#### Stated task
Your task is to quote the material that follows, in full and exactly.

#### Given material
========

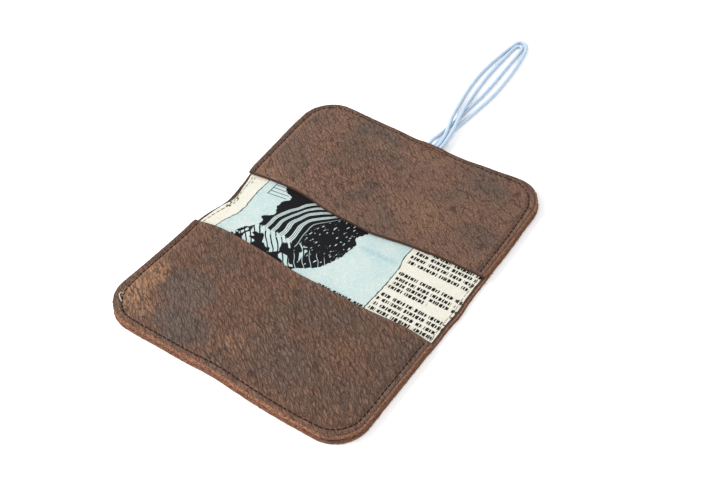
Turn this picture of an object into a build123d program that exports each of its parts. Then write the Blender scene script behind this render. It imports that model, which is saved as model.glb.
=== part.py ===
from build123d import *
import math
import os

# Fold-over leather needle case, lying fully open on a table. Millimetres.
# Origin: middle of the spine, on the table. +X runs along the spine, +Y to the far leaf,
# which holds the elastic, and +Z is up.

# Driving dimensions
CASE_WIDTH = 121.0            # along the spine
LEAF_LENGTH = 75.8            # spine centre to outer edge
CORNER_RADIUS = 14.5
COVER_THICKNESS = 1.8         # outer hide
LINING_THICKNESS = 0.35       # printed cotton
STACK_THICKNESS = 4.0         # cover, lining and pocket panel, pressed together in the seam
CORD_DIAMETER = 1.7           # elastic

# The side edges pull in at the spine, more on the left than on the right
WAIST_DEPTH_LEFT = 3.4
WAIST_DEPTH_RIGHT = 1.6
WAIST_HALF_LENGTH = 22.0

# The spine: the near leaf turns about an axis 4.9 mm above the table, so that the leaves close
# face to face
SPINE_GAP = 0.15              # half of the cut between the two halves of the cover
SPINE_ZONE = 1.0              # edges nearer to the spine than this stay sharp

# Edges
COVER_EDGE_FILLET = 0.4
LINING_INSET = 1.2
PANEL_INSET = 0.3
PANEL_EDGE_FILLET = 0.35

# Pocket mouths: distance from the spine at the left end, the middle and the right end
NEAR_MOUTH = (16.6, 18.2, 19.2)
FAR_MOUTH = (17.3, 15.0, 19.6)
POCKET_RIM = 4.4              # stitched border round the pocket's inside
POCKET_DEPTH = 0.5            # slack between the panel and the lining

# Seams
SEAM_INSET = 3.3
STITCH_PITCH = 2.25
STITCH_LENGTH = 1.55
STITCH_WIDTH = 0.5
STITCH_HEIGHT = 0.2
SEAM_MOUTH_CLEARANCE = 1.0

# Bar tacks over the elastic's tails
TACK_INSETS = (1.7, 5.0)
TACK_PITCH = 1.7
TACK_LENGTH = 1.25
TACK_START = -6.0
TACK_COUNT = 10

# The four tails of the elastic, flattened in the seam
TAIL_POSITIONS = (-2.2, 1.1, 3.9, 6.4)
TAIL_LENGTH = 9.0
TAIL_WIDTH = 1.9
TAIL_HEIGHT = 1.1
TAIL_CLEARANCE = 0.05

# Routes of the two elastic loops: out of the far edge, along the table, round the fold
# at the tip and back. Each left-hand strand passes over the two right-hand ones.
EXIT_HIGH = 3.1
EXIT_LOW = 2.4
TABLE_CLEARANCE = 0.03
ON_TABLE = CORD_DIAMETER / 2 + TABLE_CLEARANCE
OUTER_ROUTE = [
    (3.9, LEAF_LENGTH, EXIT_HIGH),
    (3.9, 79.6, EXIT_HIGH),
    (2.3, 85.6, 3.15),
    (-0.3, 92.2, 3.0),
    (-3.0, 100.5, 1.7),
    (-5.1, 110.0, ON_TABLE),
    (-6.7, 120.5, ON_TABLE),
    (-7.5, 131.0, ON_TABLE),
    (-7.2, 141.0, ON_TABLE),
    (-6.4, 149.5, ON_TABLE),
    (-5.6, 155.8, ON_TABLE),
    (-4.7, 161.3, ON_TABLE),
    (-3.3, 166.5, ON_TABLE),
    (0.9, 165.7, ON_TABLE),
    (3.1, 160.6, ON_TABLE),
    (4.2, 154.2, ON_TABLE),
    (5.1, 146.0, ON_TABLE),
    (5.8, 136.5, ON_TABLE),
    (6.0, 127.0, ON_TABLE),
    (5.4, 117.5, ON_TABLE),
    (4.3, 108.0, ON_TABLE),
    (3.3, 98.8, ON_TABLE),
    (2.2, 90.5, ON_TABLE),
    (1.4, 84.6, 1.0),
    (1.1, 79.6, EXIT_LOW),
    (1.1, LEAF_LENGTH, EXIT_LOW),
]
INNER_ROUTE = [
    (6.4, LEAF_LENGTH, EXIT_HIGH),
    (6.4, 79.8, EXIT_HIGH),
    (4.4, 86.2, 3.15),
    (2.7, 92.8, 3.05),
    (0.9, 100.0, 2.9),
    (-0.6, 106.5, 2.4),
    (-2.0, 114.5, 1.0),
    (-3.0, 123.0, ON_TABLE),
    (-3.6, 132.5, ON_TABLE),
    (-3.6, 142.0, ON_TABLE),
    (-3.4, 150.5, ON_TABLE),
    (-3.2, 158.3, ON_TABLE),
    (-2.5, 163.3, ON_TABLE),
    (0.5, 162.8, ON_TABLE),
    (1.1, 157.8, ON_TABLE),
    (1.0, 151.4, ON_TABLE),
    (1.2, 144.0, ON_TABLE),
    (1.5, 135.5, ON_TABLE),
    (1.6, 127.0, ON_TABLE),
    (1.3, 118.0, ON_TABLE),
    (0.6, 109.5, ON_TABLE),
    (0.2, 101.5, ON_TABLE),
    (-0.4, 94.5, ON_TABLE),
    (-1.4, 88.6, ON_TABLE),
    (-2.0, 83.8, 1.1),
    (-2.2, 79.4, EXIT_LOW),
    (-2.2, LEAF_LENGTH, EXIT_LOW),
]
ARC_SHARE = 0.45              # of the shorter run, taken by each rounded corner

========

#### Answer in full
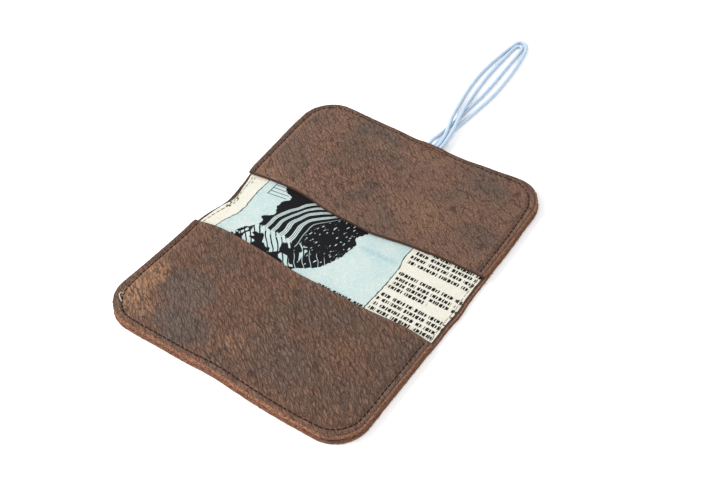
Turn this picture of an object into a build123d program that exports each of its parts. Then write the Blender scene script behind this render. It imports that model, which is saved as model.glb.
=== part.py ===
from build123d import *
import math
import os

# Fold-over leather needle case, lying fully open on a table. Millimetres.
# Origin: middle of the spine, on the table. +X runs along the spine, +Y to the far leaf,
# which holds the elastic, and +Z is up.

# Driving dimensions
CASE_WIDTH = 121.0            # along the spine
LEAF_LENGTH = 75.8            # spine centre to outer edge
CORNER_RADIUS = 14.5
COVER_THICKNESS = 1.8         # outer hide
LINING_THICKNESS = 0.35       # printed cotton
STACK_THICKNESS = 4.0         # cover, lining and pocket panel, pressed together in the seam
CORD_DIAMETER = 1.7           # elastic

# The side edges pull in at the spine, more on the left than on the right
WAIST_DEPTH_LEFT = 3.4
WAIST_DEPTH_RIGHT = 1.6
WAIST_HALF_LENGTH = 22.0

# The spine: the near leaf turns about an axis 4.9 mm above the table, so that the leaves close
# face to face
SPINE_GAP = 0.15              # half of the cut between the two halves of the cover
SPINE_ZONE = 1.0              # edges nearer to the spine than this stay sharp

# Edges
COVER_EDGE_FILLET = 0.4
LINING_INSET = 1.2
PANEL_INSET = 0.3
PANEL_EDGE_FILLET = 0.35

# Pocket mouths: distance from the spine at the left end, the middle and the right end
NEAR_MOUTH = (16.6, 18.2, 19.2)
FAR_MOUTH = (17.3, 15.0, 19.6)
POCKET_RIM = 4.4              # stitched border round the pocket's inside
POCKET_DEPTH = 0.5            # slack between the panel and the lining

# Seams
SEAM_INSET = 3.3
STITCH_PITCH = 2.25
STITCH_LENGTH = 1.55
STITCH_WIDTH = 0.5
STITCH_HEIGHT = 0.2
SEAM_MOUTH_CLEARANCE = 1.0

# Bar tacks over the elastic's tails
TACK_INSETS = (1.7, 5.0)
TACK_PITCH = 1.7
TACK_LENGTH = 1.25
TACK_START = -6.0
TACK_COUNT = 10

# The four tails of the elastic, flattened in the seam
TAIL_POSITIONS = (-2.2, 1.1, 3.9, 6.4)
TAIL_LENGTH = 9.0
TAIL_WIDTH = 1.9
TAIL_HEIGHT = 1.1
TAIL_CLEARANCE = 0.05

# Routes of the two elastic loops: out of the far edge, along the table, round the fold
# at the tip and back. Each left-hand strand passes over the two right-hand ones.
EXIT_HIGH = 3.1
EXIT_LOW = 2.4
TABLE_CLEARANCE = 0.03
ON_TABLE = CORD_DIAMETER / 2 + TABLE_CLEARANCE
OUTER_ROUTE = [
    (3.9, LEAF_LENGTH, EXIT_HIGH),
    (3.9, 79.6, EXIT_HIGH),
    (2.3, 85.6, 3.15),
    (-0.3, 92.2, 3.0),
    (-3.0, 100.5, 1.7),
    (-5.1, 110.0, ON_TABLE),
    (-6.7, 120.5, ON_TABLE),
    (-7.5, 131.0, ON_TABLE),
    (-7.2, 141.0, ON_TABLE),
    (-6.4, 149.5, ON_TABLE),
    (-5.6, 155.8, ON_TABLE),
    (-4.7, 161.3, ON_TABLE),
    (-3.3, 166.5, ON_TABLE),
    (0.9, 165.7, ON_TABLE),
    (3.1, 160.6, ON_TABLE),
    (4.2, 154.2, ON_TABLE),
    (5.1, 146.0, ON_TABLE),
    (5.8, 136.5, ON_TABLE),
    (6.0, 127.0, ON_TABLE),
    (5.4, 117.5, ON_TABLE),
    (4.3, 108.0, ON_TABLE),
    (3.3, 98.8, ON_TABLE),
    (2.2, 90.5, ON_TABLE),
    (1.4, 84.6, 1.0),
    (1.1, 79.6, EXIT_LOW),
    (1.1, LEAF_LENGTH, EXIT_LOW),
]
INNER_ROUTE = [
    (6.4, LEAF_LENGTH, EXIT_HIGH),
    (6.4, 79.8, EXIT_HIGH),
    (4.4, 86.2, 3.15),
    (2.7, 92.8, 3.05),
    (0.9, 100.0, 2.9),
    (-0.6, 106.5, 2.4),
    (-2.0, 114.5, 1.0),
    (-3.0, 123.0, ON_TABLE),
    (-3.6, 132.5, ON_TABLE),
    (-3.6, 142.0, ON_TABLE),
    (-3.4, 150.5, ON_TABLE),
    (-3.2, 158.3, ON_TABLE),
    (-2.5, 163.3, ON_TABLE),
    (0.5, 162.8, ON_TABLE),
    (1.1, 157.8, ON_TABLE),
    (1.0, 151.4, ON_TABLE),
    (1.2, 144.0, ON_TABLE),
    (1.5, 135.5, ON_TABLE),
    (1.6, 127.0, ON_TABLE),
    (1.3, 118.0, ON_TABLE),
    (0.6, 109.5, ON_TABLE),
    (0.2, 101.5, ON_TABLE),
    (-0.4, 94.5, ON_TABLE),
    (-1.4, 88.6, ON_TABLE),
    (-2.0, 83.8, 1.1),
    (-2.2, 79.4, EXIT_LOW),
    (-2.2, LEAF_LENGTH, EXIT_LOW),
]
ARC_SHARE = 0.45              # of the shorter run, taken by each rounded corner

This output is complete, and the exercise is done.